Frames: A Corpus for Adding Memory to Goal-Oriented Dialogue Systems
Layla El Asri, Hannes Schulz, Shikhar Sharma, Jeremie Zumer, Justin Harris, Emery Fine, Rahul Mehrotra, Kaheer Suleman
TL;DR
Frames introduces a large, memory-centric corpus of goal-oriented dialogues and defines frame tracking as maintaining multiple semantic frames during conversation. The paper details WOz data collection, templates, and a memory-focused annotation scheme, along with a formal definition of frames, creation/switching rules, and cross-frame references.
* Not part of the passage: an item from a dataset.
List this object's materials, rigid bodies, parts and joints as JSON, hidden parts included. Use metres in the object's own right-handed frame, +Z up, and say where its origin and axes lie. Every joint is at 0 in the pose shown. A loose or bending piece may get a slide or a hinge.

It provides baseline NLU and frame-tracking models, showing substantial room for improvement in multi-frame reasoning and memory-aware dialogue management. The work demonstrates Frames as a platform for advancing memory-enabled dialogue systems and generation, with implications for improved decision-making and information presentation in conversational agents.
Abstract
This paper presents the Frames dataset (Frames is available at http://datasets.maluuba.com/Frames), a corpus of 1369 human-human dialogues with an average of 15 turns per dialogue. We developed this dataset to study the role of memory in goal-oriented dialogue systems. Based on Frames, we introduce a task called frame tracking, which extends state tracking to a setting where several states are tracked simultaneously. We propose a baseline model for this task. We show that Frames can also be used to study memory in dialogue management and information presentation through natural language generation.